Lorenzo 2015 C.C. – Jovanotti – recensione cd

NULL

Il nuovo album di Jovanotti, almeno nella versione deluxe con 30 canzoni e oltre 2 ore di musica, si prefigura – agli occhi dell’ascoltatore – come una sorta di maratona acustica (o forse dovrei dire di un rally, visto l’abbigliamento da motociclista da enduro, indossato dall’artista in copertina).
Senza dubbio una bella sfida da parte di uno dei parolieri più talentuosi della musica italiana che, soprattutto dall’album “Safari” in poi (un disco magnifico, a mio avviso), non ha sbagliato più una mossa. “Lorenzo 2015 C.C.” ha veramente un motore con una grossa cilindrata – come suggerisce il titolo – i cui potenti cavalli sono rappresentati dai numerosi brani che sanno spaziare a 360°, sia con le innumerevoli contaminazioni stilistiche sia a livello del ritmo, sempre a corrente alternata.

Essendo impossibile passare in rassegna ogni singolo pezzo, le mie segnalazioni si limiteranno a quelli più rilevanti, tenendo comunque conto che la qualità generale è altissima, a partire dall’apripista “L’Alba” che, come approccio elettronico e cinematografico, con decine di concetti ed immagini disegnati in sequenza, ricorda un po’ la bellissima “Ora”. Il testo sottolinea inesorabilmente – da una parte – che il nastro del tempo non è riavvolgibile e indietro non si torna, ma dall’altra, che ogni nuovo giorno sta lì a ricordarci che il futuro ci permette di provare a dare una svolta alla nostra vita. La considero una sorta di instant classic. Il singolo “Sabato”, col suo andamento trascinante, lo abbiamo imparato ad ascoltare alla radio in questi ultimi tempi e non può non essere citato per la sua capacità di essere un po’ dolce amaro, con quel contrasto fra il desiderio di divertirsi che abbiamo nel week-end e, sullo sfondo, l’ombra della crisi che purtroppo ha tolto il lunedì lavorativo a molti, dilatando quel sabato, loro malgrado, per tutta la settimana.

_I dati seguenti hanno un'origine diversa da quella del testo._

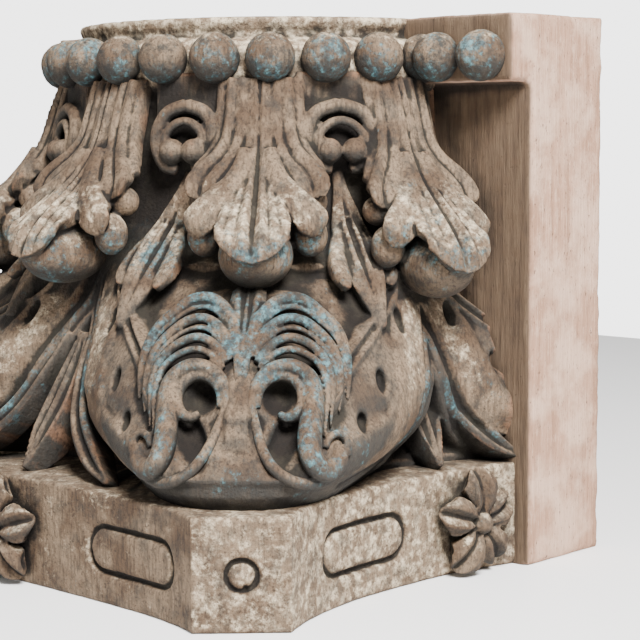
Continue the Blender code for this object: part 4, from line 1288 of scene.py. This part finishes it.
def makeCamera():
    heading, pitch, roll = (math.radians(view[key]) for key in ("heading", "pitch", "roll"))
    right = Vector((math.cos(heading), math.sin(heading), 0))
    level = Vector((-math.sin(heading), math.cos(heading), 0))
    forward = level * math.cos(pitch) + Vector((0, 0, math.sin(pitch)))
    up = right.cross(forward)
    tilted = right * math.cos(roll) + up * math.sin(roll)
    upright = up * math.cos(roll) - right * math.sin(roll)
    camera = bpy.data.objects.new("photo_camera", bpy.data.cameras.new("photo_camera"))
    camera.data.lens = view["lens"]
    camera.data.sensor_width = view["sensor"]
    place = Matrix((tilted, upright, -forward)).transposed().to_4x4()
    place.translation = Vector(view["place"])
    camera.matrix_world = place
    bpy.context.scene.collection.objects.link(camera)
    bpy.context.scene.camera = camera


makeCamera()
world = bpy.data.worlds.new("studio")
bpy.context.scene.world = world
world.use_nodes = True
sky = world.node_tree.nodes["Background"]
sky.inputs["Color"].default_value = (1, 0.995, 0.99, 1)
# the backdrop is seen brighter than it lights
seen = addNode(world.node_tree, "ShaderNodeLightPath").outputs["Is Camera Ray"]
strength = addNode(world.node_tree, "ShaderNodeMapRange", {"Value": seen, "To Min": backdrop["lights"],
                                                           "To Max": backdrop["seen"]}).outputs[0]
world.node_tree.links.new(strength, sky.inputs["Strength"])


def areaLight(name, place, target, size, power):
    light = bpy.data.lights.new(name, "AREA")
    light.energy = power
    light.size = size
    made = bpy.data.objects.new(name, light)
    made.location = place
    made.rotation_euler = (Vector(target) - Vector(place)).to_track_quat("-Z", "Y").to_euler()
    bpy.context.scene.collection.objects.link(made)


areaLight("key_light", (1.5, -0.9, 1.7), (0.1, -0.1, 0.2), 0.8, 215)
areaLight("fill_light", (-1.2, -1.8, 0.9), (0, -0.1, 0.2), 1.2, 8)

bpy.ops.mesh.primitive_plane_add(size=2.6, location=(0, 0, floorLevel))
floor = bpy.context.object
floor.name = "floor"
paper = bpy.data.materials.new("floor_paper")
paper.use_nodes = True
paper.node_tree.nodes["Principled BSDF"].inputs["Base Color"].default_value = (0.92, 0.91, 0.90, 1)
floor.data.materials.append(paper)
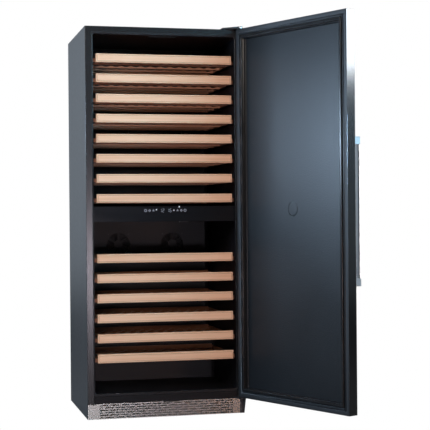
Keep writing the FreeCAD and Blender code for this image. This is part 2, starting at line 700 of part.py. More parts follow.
# ---------------------------------------------------------------- shelves and their runners
def shelf_tops():
    """The height of each shelf's front bar, from the top shelf down."""
    upper = [f"upper_first + upper_pitch*{i}" for i in reversed(range(8))]
    lower = [f"lower_first + lower_pitch*{i}" for i in reversed(range(6))]
    return upper + lower


def board_profile(name, tall):
    """Cross-section of a bottle board: flat below, with a row of round grooves above."""
    drawing = doc.addObject("Sketcher::SketchObject", name)
    drawing.Placement = Placement(Vector(), PLANES["XZ"])
    half = cell("rack_width") / 2 - cell("rail_width")
    radius, deep, pitch = cell("groove_radius"), cell("groove_depth"), cell("groove_pitch")
    reach = math.sqrt(radius ** 2 - (radius - deep) ** 2)
    centre = tall + radius - deep
    lean = math.acos((radius - deep) / radius)
    down = 1.5 * math.pi
    pen = Vector(-half, tall, 0)
    side = int((half - reach) / pitch)
    for i in range(-side, side + 1):
        x = i * pitch
        drawing.addGeometry(Part.LineSegment(pen, Vector(x - reach, tall, 0)), False)
        circle = Part.Circle(Vector(x, centre, 0), Vector(0, 0, 1), radius)
        drawing.addGeometry(Part.ArcOfCircle(circle, down - lean, down + lean), False)
        pen = Vector(x + reach, tall, 0)
    for corner in ((half, tall), (half, 0), (-half, 0), (-half, tall)):
        corner = Vector(*corner, 0)
        drawing.addGeometry(Part.LineSegment(pen, corner), False)
        pen = corner
    return drawing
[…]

Jovanotti ha l’invidiabile capacità di saper evocare quelle cose che stanno sepolte nella memoria, andandole a dissotterrare con una semplice frase buttata lì, quasi distrattamente. È il caso della bellissima “L’estate addosso” che con quel richiamo a “Cuccuruccucu paloma”, di “Battiatiana” memoria, ci catapulta indietro (anche musicalmente) a quelle calde stagioni dei primi anni ottanta. L’ascolteremo e riascolteremo, soprattutto da giugno a settembre, potete scommetterci. Con le ballate poi, che siano un po’ più lente (le romantiche “Le storie vere” e “Il cielo immenso”), o un po’ più spedite (la sfiziosa “La ragazza magica”), sa toccare le corde del cuore più delicate come già fece con “A te”, nel succitato “Safari” o con “Le tasche piene di sassi” in “Ora”. Gli auguro la stessa fortuna, anche commerciale, perché la pasta è esattamente la medesima, riuscendo ancora a emozionare, senza sforzo. Se poi si tratta di far muovere i piedi o il sedere, iniziando a ballare, Jovanotti non ha rivali: il ritmo quasi anni ‘70 di “Tutto acceso”, o l’elettronicissima “È la scienza bellezza” trasmettono una carica unica e già si prevedono masse di fan scatenati a saltare negli stadi sulle loro note. Qua e là si diverte a stupire con tracce come la dolcissima “L’astronauta”, che inizia col piano per poi essere stratificata di tastiere ed è un po’ una scusa per dire al proprio amore come, anche in caso di un’ipotetica spedizione nello spazio, sarebbe solo lei il primo e l’ultimo pensiero. Geniale.

Il disco “base” si conclude con una “Insieme” che riesce a sintetizzare in un unico brano l’intero disco, dove mischia praticamente tutto quello che ho provato a descrivere nelle poche righe qui sopra.
Due parole anche sul secondo disco che presenta più di una canzone all’altezza del primo ed un’alternanza di sperimentazione stilistica ancora più spinta. Si passa dai fiati potenti e le percussioni nella reppata “Melagioco”, attraverso il reggae di “Il vento degli innamorati”, passando per il pop semplice della splendida “Un bene dell’anima” fino alla world music mista ad elettronica di “Si alza il vento”, con le chitarre e le voci del cantautore del Niger Bombino sullo sfondo.

Il lunghissimo rally si conclude alla grande con i suoni caraibici di “Il riparo” e l’inno rock soul della conclusiva “7miliardi”, lasciandomi la personale sensazione che l’artista romano abbia fatto centro per l’ennesima volta, impreziosendo la sua carriera di un altro grandissimo album.